# BRIEF:
Sort through the entries below and pull out lines containing the word "that".

►

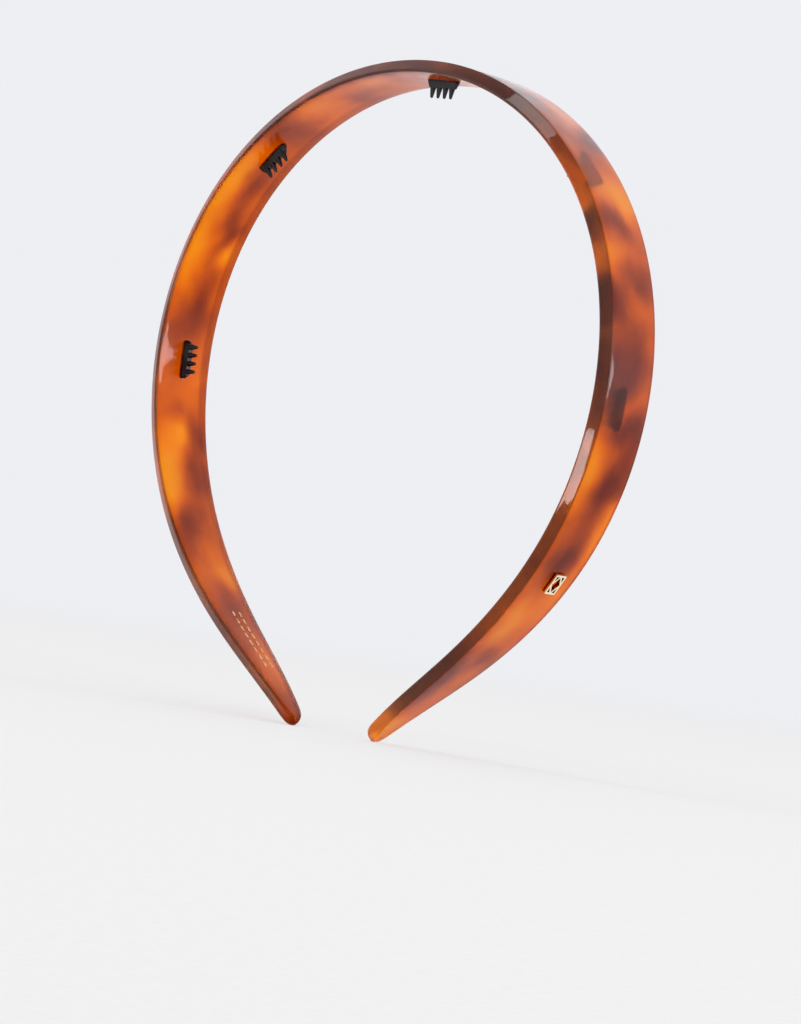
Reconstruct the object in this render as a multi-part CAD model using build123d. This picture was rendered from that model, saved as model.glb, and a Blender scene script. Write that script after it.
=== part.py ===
from build123d import *
import os
from math import cos, sin, sqrt

# Rigid hair band with five glued grip combs, a small metal plaque and a foil decoration.
# Frame: +X points to the arm that carries the plaque, +Y to the back of the head and +Z up.
# The band stands upright on its two tips, and the origin is on the floor below the crown.
# All sizes are millimetres. A station is the signed distance from the crown along the outer
# face: positive down the +X arm, negative down the -X arm.

# ---- band: bend of its outer face, seen from the front --------------------------------------
HALF_LENGTH = 188.0                            # from crown to tip
BEND_FRACTIONS = (0.0, 0.35, 0.70, 0.85, 1.0)  # of that length, where the bend is stated
BEND_RADII = (67.0, 57.0, 69.0, 125.0, -85.0)  # there; a negative radius flares the tips out
STEP = 0.25                                    # walking step along the curve

# ---- band: cross-section ----------------------------------------------------------------------
CROWN_WIDTH = 15.0         # of the inner face, front to back
TIP_WIDTH = 3.8            # of the inner face, before the rounding of the tip
TAPER_START = 0.35         # fraction of the half length where the width starts to fall
TAPER_POWER = 4.3          # a high power keeps the arms wide and tapers them late
CROWN_THICKNESS = 2.8
TIP_THICKNESS = 2.6
CROWN_BEVEL = 1.9          # how far each side slopes in from the inner to the outer face
TIP_BEVEL = 0.8
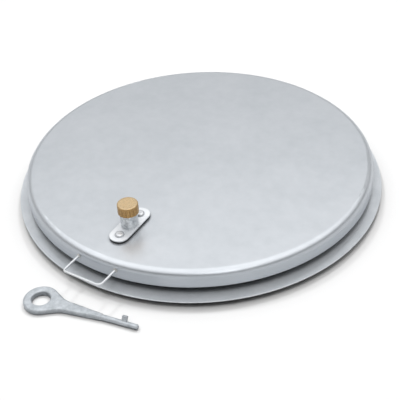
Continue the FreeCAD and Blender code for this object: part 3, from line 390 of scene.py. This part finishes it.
# Cast bearing bronze, redder and darker than the cap, with a painted highlight on its edges
BEARING_BRONZE = MetalFinish("bearing_bronze", "#B98B55", "#8C6238", 0.4, 0.05,
                             cloud_mm=6, grain_mm=1, lay=Lay.ROUND, axis_mm=LOCK_AXIS,
                             wear="#D8AC74")
# Weld metal, brushed off: rippled, a shade duller and warmer than the sheet
WELD_BEAD = MetalFinish("brushed_weld_bead", "#D2D1CF", "#A9A6A2", 0.38, 0.08,
                        cloud_mm=9, grain_mm=1.5, metallic=0.8, bump=0.2)
# Moulded seal rubber: black, so that the bright plate above it stands off the lid
MOULDED_RUBBER = RubberFinish("moulded_rubber", "#0B0B0C", "#191A1B")


class Palette:
    """The materials of the cover, each built once."""

    def __init__(self) -> None:
        """Start with no material built."""
        self.built: dict[str, Material] = {}

    def material(self, finish: Finish) -> Material:
        """Give the material of a finish, built at its first use.

        Args:
            finish: the finish.

        Returns:
            Its material.
        """
        if finish.name not in self.built:
            self.built[finish.name] = finish.build()
        return self.built[finish.name]


# Pieces made by a rule


def start_tree(name: str, inputs: dict[str, str]) -> tuple[NodeTree, Node]:
    """Start a geometry tree with named inputs.

    Args:
        name: the tree's name.
        inputs: name of each input after the geometry to its socket type.

    Returns:
        The tree and its input node.
    """
    tree = bpy.data.node_groups.new(name, "GeometryNodeTree")
    for word, kind in {"Geometry": "NodeSocketGeometry", **inputs,
                       "Material": "NodeSocketMaterial"}.items():
        tree.interface.new_socket(word, in_out="INPUT", socket_type=kind)
    tree.interface.new_socket("Geometry", in_out="OUTPUT", socket_type="NodeSocketGeometry")
    return tree, add_node(tree, "NodeGroupInput")


def end_tree(tree: NodeTree, start: Node, made: Socket, crease_deg: float = 35.0) -> None:
    """End a geometry tree in real meshes, smooth up to an angle, with their material.

    Args:
        tree: the tree.
        start: its input node.
        made: the geometry made so far.
        crease_deg: edges bent by more than this stay sharp.
    """
    real = add_node(tree, "GeometryNodeRealizeInstances", None, {"Geometry": made})
    smooth = add_node(tree, "GeometryNodeSetShadeSmooth", None,
                      {"Geometry": real.outputs["Geometry"]})
    angle = add_node(tree, "GeometryNodeInputMeshEdgeAngle")
    bent = add_node(tree, "FunctionNodeCompare", {"B": math.radians(crease_deg)},
                    {"A": angle.outputs["Unsigned Angle"]}, operation="GREATER_THAN")
    creased = add_node(tree, "GeometryNodeSetShadeSmooth", {"Shade Smooth": False},
                       {"Geometry": smooth.outputs["Geometry"],
                        "Selection": bent.outputs["Result"]}, domain="EDGE")
    dressed = add_node(tree, "GeometryNodeSetMaterial", None,
                       {"Geometry": creased.outputs["Geometry"],
                        "Material": start.outputs["Material"]})
    add_node(tree, "NodeGroupOutput", None, {"Geometry": dressed.outputs["Geometry"]})


def run_tree(piece: Object, tree: NodeTree, values: dict[str, object]) -> Object:
    """Run a geometry tree on an object and keep the result as its plain mesh.

    Args:
        piece: the object whose mesh the tree starts from.
        tree: the tree.
        values: the value of each named input.

    Returns:
        The same object with its finished mesh and no modifier.
    """
    modifier = piece.modifiers.new(tree.name, "NODES")
    modifier.node_group = tree
    for item in tree.interface.items_tree:
        if item.in_out == "INPUT" and item.name in values:
            modifier[item.identifier] = values[item.name]
    depsgraph = bpy.context.evaluated_depsgraph_get()
    mesh = bpy.data.meshes.new_from_object(piece.evaluated_get(depsgraph), depsgraph=depsgraph)
    piece.modifiers.clear()
    piece.data = mesh
    return piece


@dataclass(frozen=True)
class StampRow:
    """One small form set down along paths, evenly spaced and slightly uneven in size."""

    stamp: Stamp
    spacing_mm: float
    size_mm: Place
    unevenness: float = 0.15
    seed: int = 7

    def make_tree(self) -> NodeTree:
        """Make the tree that sets the form down along the paths.

        Returns:
            The tree.
        """
        tree, start = start_tree(f"{self.stamp.value}_row", {
            "Spacing": "NodeSocketFloat", "Size": "NodeSocketVector",
            "Smallest": "NodeSocketFloat", "Largest": "NodeSocketFloat",
            "Seed": "NodeSocketInt"})
        line = add_node(tree, "GeometryNodeMeshToCurve", None,
                        {"Mesh": start.outputs["Geometry"]})
        spaced = add_node(tree, "GeometryNodeResampleCurve", None,
                          {"Curve": line.outputs["Curve"], "Length": start.outputs["Spacing"]},
                          mode="LENGTH")
        form = add_node(tree, "GeometryNodeMeshIcoSphere", {"Radius": 1.0, "Subdivisions": 2})
        chance = add_node(tree, "FunctionNodeRandomValue", None,
                          {"Min": start.outputs["Smallest"], "Max": start.outputs["Largest"],
                           "Seed": start.outputs["Seed"]}, data_type="FLOAT")
        size = add_node(tree, "ShaderNodeVectorMath", None,
                        {"Vector": start.outputs["Size"], "Scale": chance.outputs["Value"]},
                        operation="SCALE")
        rows = add_node(tree, "GeometryNodeInstanceOnPoints", None,
                        {"Points": spaced.outputs["Curve"], "Instance": form.outputs["Mesh"],
                         "Scale": size.outputs["Vector"]})
        if self.stamp is Stamp.RIPPLE:
            along = add_node(tree, "GeometryNodeInputTangent")
            turned = add_node(tree, "FunctionNodeAlignRotationToVector", None,
                              {"Vector": along.outputs["Tangent"]}, axis="X")
            tree.links.new(turned.outputs["Rotation"], rows.inputs["Rotation"])
        end_tree(tree, start, rows.outputs["Instances"])
        return tree

    def build(self, name: str, paths: list[list[Vector]], closed: bool,
              material: Material) -> Object:
        """Set the form down along some paths.

        Args:
            name: the piece's name.
            paths: the points of each path, in metres.
            closed: whether each path comes back to its first point.
            material: the piece's material.

        Returns:
            The finished piece.
        """
        points: list[Vector] = []
        edges: list[tuple[int, int]] = []
        for path in paths:
            first = len(points)
            points.extend(path)
            edges.extend((row, row + 1) for row in range(first, len(points) - 1))
            if closed:
                edges.append((len(points) - 1, first))
        return run_tree(add_object(name, points, edges, []), self.make_tree(), {
            "Spacing": self.spacing_mm * MM, "Size": metres(self.size_mm),
            "Smallest": 1 - self.unevenness, "Largest": 1 + self.unevenness,
            "Seed": self.seed, "Material": material})


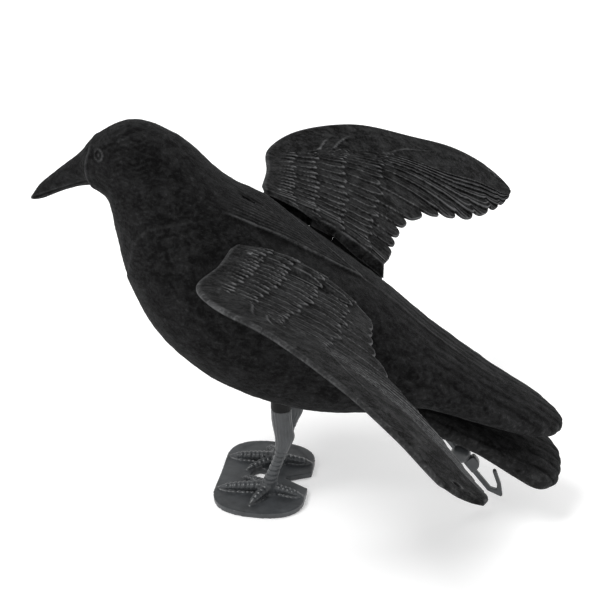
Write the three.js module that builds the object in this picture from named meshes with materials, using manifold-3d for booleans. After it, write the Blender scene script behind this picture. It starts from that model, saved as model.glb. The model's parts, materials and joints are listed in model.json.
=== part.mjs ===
// Motion wing decoy: a crow with a hollow two-piece body on a grey leg stand. Two wings hang on
// hinge pins inside the body. Pulling the rod under the tail lowers a crosshead, which tips the
// inner ends of the wing arms down and so lifts both wings together. A coil spring returns the rod.
//
// Millimetres. The bird faces -X, its left side is -Y, and +Z is up. The origin lies on the
// underside of the base plate, midway between the feet.

import * as THREE from 'three';
import { mergeVertices } from 'three/addons/utils/BufferGeometryUtils.js';
import Module from 'manifold-3d';

const wasm = await Module();
wasm.setup();

// ---------------------------------------------------------------- driving dimensions

const GAP = 0.3; // clearance between touching pieces
const WALL = { front: 3, rear: 1.5 }; // body shell wall, thinning towards the rump
const SIDES = [-1, 1]; // left (-Y) and right (+Y)
const SIDE_NAME = { '-1': 'left', 1: 'right' };

// Back and belly lines of head and body, with half width and section squareness at each station.
const BODY_STATIONS = [
  { top: [-172, 222.5], bottom: [-171, 219.5], half: 1.6, power: 2 },
  { top: [-164, 233.5], bottom: [-161, 221.5], half: 4.5, power: 2 },
  { top: [-148, 247], bottom: [-141, 230.5], half: 8.5, power: 2 },
  { top: [-133, 259], bottom: [-126, 234.5], half: 12.5, power: 2 },
  { top: [-122, 270.5], bottom: [-120, 233], half: 18.5, power: 2 },
  { top: [-95, 283], bottom: [-111, 225], half: 26, power: 2.05 },
  { top: [-63, 272], bottom: [-108.5, 207], half: 31.5, power: 2.1 },
  { top: [-33, 242.5], bottom: [-98, 169], half: 47, power: 2.3 },
  { top: [-2, 223], bottom: [-74, 130], half: 56, power: 2.5 },
  { top: [38, 195], bottom: [-32, 99], half: 57, power: 2.6 },
  { top: [78, 168.5], bottom: [23, 81.5], half: 50, power: 2.5 },
  { top: [102, 148.5], bottom: [72, 83], half: 44, power: 2.4 },
  { top: [121, 133.5], bottom: [108, 90], half: 39, power: 2.3 },
  { top: [156, 110], bottom: [149, 81], half: 32, power: 2.3 },
  { top: [185, 94.5], bottom: [181, 72], half: 25, power: 2.2 },
  { top: [202, 84], bottom: [199, 69], half: 15, power: 2 },
  { top: [208.5, 78], bottom: [207, 71], half: 5, power: 2 },
];
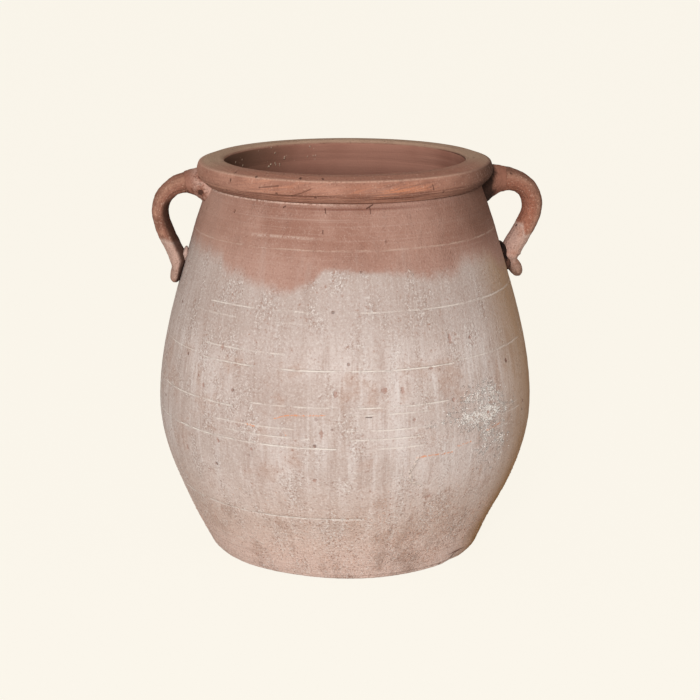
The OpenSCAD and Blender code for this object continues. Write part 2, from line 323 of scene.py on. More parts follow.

◄

# WRITTEN RESPONSE:
Reconstruct the object in this render as a multi-part CAD model using build123d. This picture was rendered from that model, saved as model.glb, and a Blender scene script. Write that script after it.
# Frame: +X points to the arm that carries the plaque, +Y to the back of the head and +Z up.
BEND_FRACTIONS = (0.0, 0.35, 0.70, 0.85, 1.0)  # of that length, where the bend is stated
# Moulded seal rubber: black, so that the bright plate above it stands off the lid
        """Make the tree that sets the form down along the paths.
Write the three.js module that builds the object in this picture from named meshes with materials, using manifold-3d for booleans. After it, write the Blender scene script behind this picture. It starts from that model, saved as model.glb. The model's parts, materials and joints are listed in model.json.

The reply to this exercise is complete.